As a result, expectations on multi-channel management and delivery service necessitate totally rethinking conventional approaches to supply chain and warehouse management. Many manufacturing and retail companies have been able to enhance their market reach in Europe in recent decades. At the same time, expectations on customer service have grown in both B2B and B2C business. A rush on real estate as well as ideal locations, infrastructures and logistics facilities near larger urban areas has been the result, not only in Central Europe.
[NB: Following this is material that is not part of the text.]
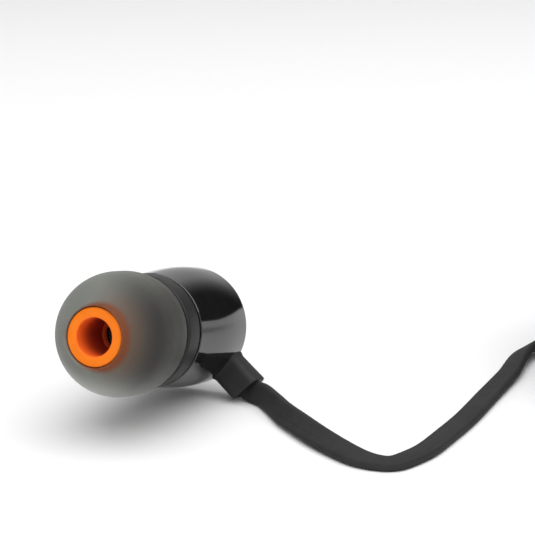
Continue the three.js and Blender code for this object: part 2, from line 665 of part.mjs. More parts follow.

Smaller warehouses with increasing densities require efficient warehouse and picking strategies
New delivery concepts, such as next day, same-day and even same-hour delivery, are shifting the focus from inbound to outbound logistics. In the past, manufacturing and retail companies focused on optimizing incoming shipments and upstream supply chains. Today, closer proximity to customers is the factor crucial to reducing last mile delivery costs. Companies are focusing on optimizing outbound logistics to supply their downstream supply chains optimally. The growing skilled labor shortage necessitates new approaches to warehouse management as well. Facility logistics and flexibility, warehouse logistics, and equipment and picking strategies are becoming key factors in smaller warehouses with increasing densities and fewer employees.
Automation is the basis for managing fluctuating customer demand for more and diverse SKU
The growing number of SKUs and growing diversity of size, volume and format constitute an additional challenge for outbound logistics and order picking in particular. Conventional warehousing and picking concepts are often incapable of meeting the new demands for warehouse lead times for additional SKUs: Automation, distributed replenishment and picking and meticulous peak management must go hand in hand. What, however, is the best way to approach improving established warehouse design?
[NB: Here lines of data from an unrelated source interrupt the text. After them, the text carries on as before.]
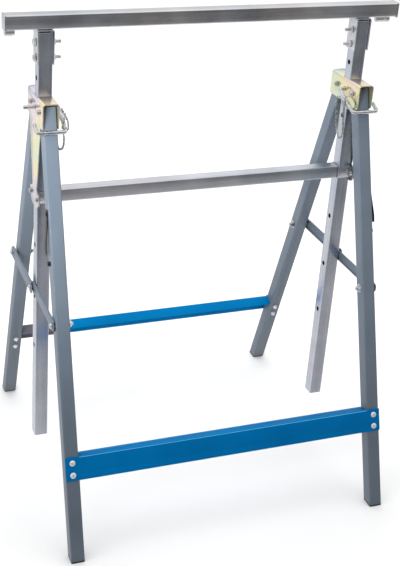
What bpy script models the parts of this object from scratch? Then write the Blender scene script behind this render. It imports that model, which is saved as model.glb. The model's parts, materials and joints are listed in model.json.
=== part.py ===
"""Folding sawhorse with a height-adjustable top bar.

Frame: metres, +Z up, X along the top bar, -Y towards the front legs.
The origin is on the floor, midway between the four feet.
Left and right sides mirror each other, and so do the front and back legs.
"""

import math

import bmesh
import bpy
from mathutils import Matrix, Vector

# ---------------------------------------------------------------- driving dimensions
SIDE_X = 0.2840            # centre plane of each post, bracket and leg
FIT_GAP = 0.0003           # clearance between pieces that touch

BAR_LENGTH = 0.7000        # over the end plates
BAR_SIZE = 0.0240
BAR_WALL = 0.0015
BAR_TOP = 0.8710
END_PLATE = 0.0020

POST_SIZE = 0.0240
POST_WALL = 0.0015
POST_BOTTOM = 0.0755
POST_TOP = 0.8415
PIN_HEIGHT = 0.7155        # also the height of the leg pivots
HOLE_HEIGHTS = (0.7648, 0.7155, 0.6648, 0.5648, 0.4648, 0.3648, 0.2648)
HOLE_RADIUS = 0.0045

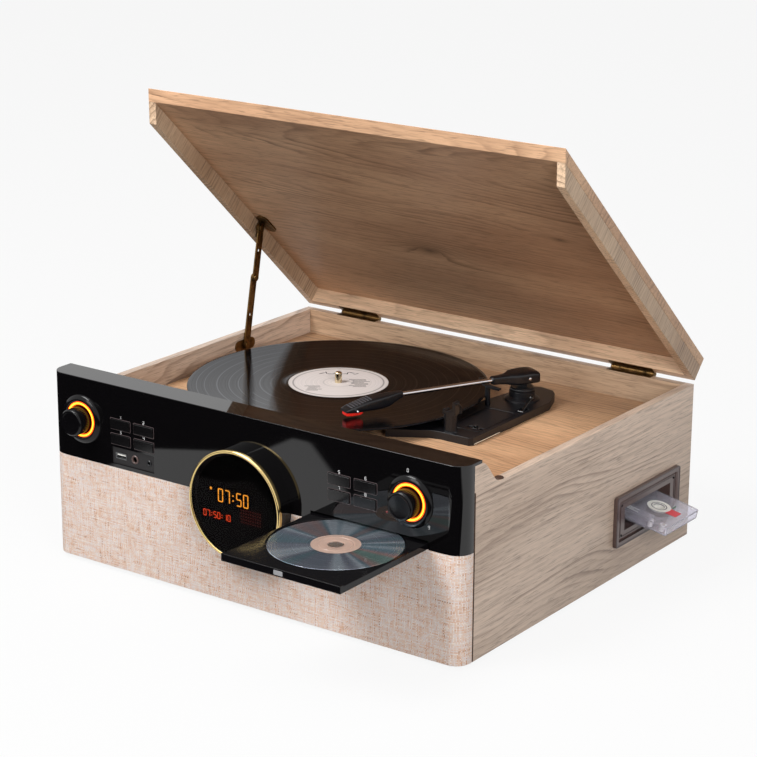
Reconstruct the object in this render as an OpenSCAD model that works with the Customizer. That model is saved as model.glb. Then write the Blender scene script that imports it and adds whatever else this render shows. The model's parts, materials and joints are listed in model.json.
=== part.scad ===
// Wooden table-top music centre: record player under a hinged lid, disc tray,
// side-loading cassette slot, round display and two front speakers.
// Millimetres. Every module is drawn with X to the right, Y back from the front
// face and Z up from the cabinet's underside; seated() then moves it so that the
// origin is the middle of the footprint on the surface that the feet stand on.

/* [Cabinet] */
// Width over the side panels
body_w = 478; // [460:1:520]
// Depth from the front face to the back face
body_d = 408; // [400:1:450]
// Height from the underside to the top of the closed lid
body_h = 185; // [180:1:200]
// Thickness of the side panels
side_t = 9; // [7:0.5:12]
// Thickness of the back panel
back_t = 9; // [7:0.5:12]
// Thickness of the bottom panel
bottom_t = 8; // [6:0.5:12]
// Depth of the deck's upper face under the side panels' upper edges
well_h = 26; // [24:0.5:30]
// Thickness of the deck board
deck_t = 8; // [6:0.5:9]
// Height of the rubber feet
foot_h = 4; // [3:0.5:10]
// Radius of the rubber feet
foot_r = 11; // [8:0.5:15]
// Distance of the feet's centres from the cabinet's edges
foot_inset = 34; // [25:1:60]

/* [Front assembly] */
// Depth of the grille and panel in front of the side panels
front_d = 18; // [16:0.5:22]
// Radius of the rounded vertical corners
corner_r = 15; // [8:0.5:15.5]
// Height of the glossy panel
panel_h = 82; // [80:0.5:86]
// Wall of the glossy panel's moulding
panel_t = 3; // [2:0.25:4]
// Depth of the panel's top cap, front to back
cap_d = 29; // [27:0.5:34]
// Thickness of the top cap
cap_t = 3; // [2:0.25:4]
// Thickness of the grille cloth
cloth_t = 1.2; // [0.8:0.1:2]
// Depth of the S-shaped ramp behind the cap
ramp_d = 29; // [25:0.5:36]

/* [Display] */
// Radius of the round display
display_r = 53; // [46:0.5:55]
// How far the display stands out of the panel
display_out = 17; // [12:0.5:22]
// Width of the gold ring
ring_w = 3; // [2:0.25:5]
// Depth of the gold ring
ring_d = 4; // [2.5:0.25:6]
// Rise of the domed lens
lens_rise = 2; // [1:0.25:4]

/* [Knobs and buttons] */
// Distance of the left knob's middle from the left side
left_knob_in = 40; // [39:0.5:46]
// Distance of the right knob's middle from the right side
right_knob_in = 55; // [49:0.5:58]
// Height of both knobs over the panel's lower edge
knob_up = 40.5; // [38:0.5:43]
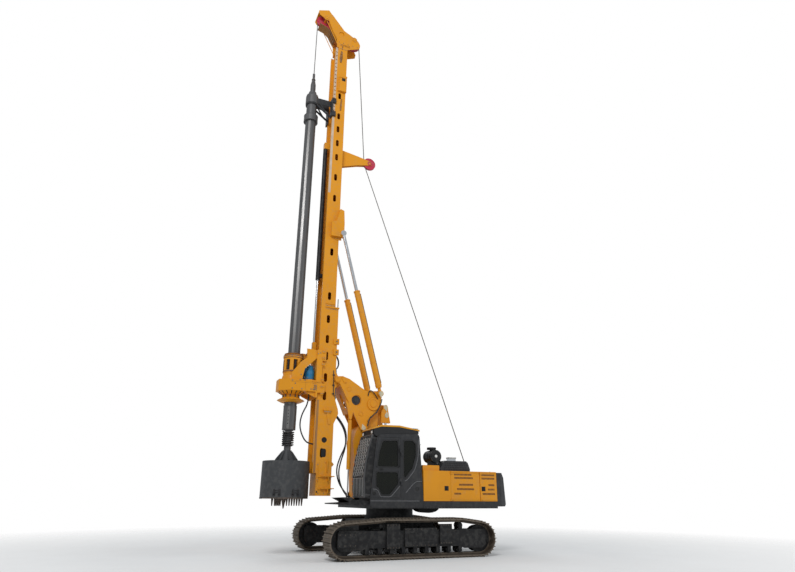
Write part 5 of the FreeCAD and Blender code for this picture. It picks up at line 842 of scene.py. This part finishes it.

Understand your needs and then start with small steps
Selecting the right level of automation and automated system is a highly individualized task. The key to success is understanding your own needs and expectations (or your customers’). You have to understand how warehouse and transportation lead times, SKU portfolios and information demand (e.g. availability information) have changed. This provides a starting point for an efficiency-driven assessment of automation capability. Information on the extent to which a fraught logistics real estate market and skilled labor shortage affect you enables a resource-driven assessment of automation capability. An understanding of your flexibility needs in terms of SKU assortment and demand dynamics serves as a foundation for a flexibility-driven assessment of automation capability, bearing in mind that human workers are the most flexible and valuable but also the most expensive resource in our warehouse. Once you understand, your own needs and capabilities, modular automation systems that progressively upgrade the section of your warehouse with the greatest capability can generate positive momentum as well as enable integration as you continue operating your warehouse.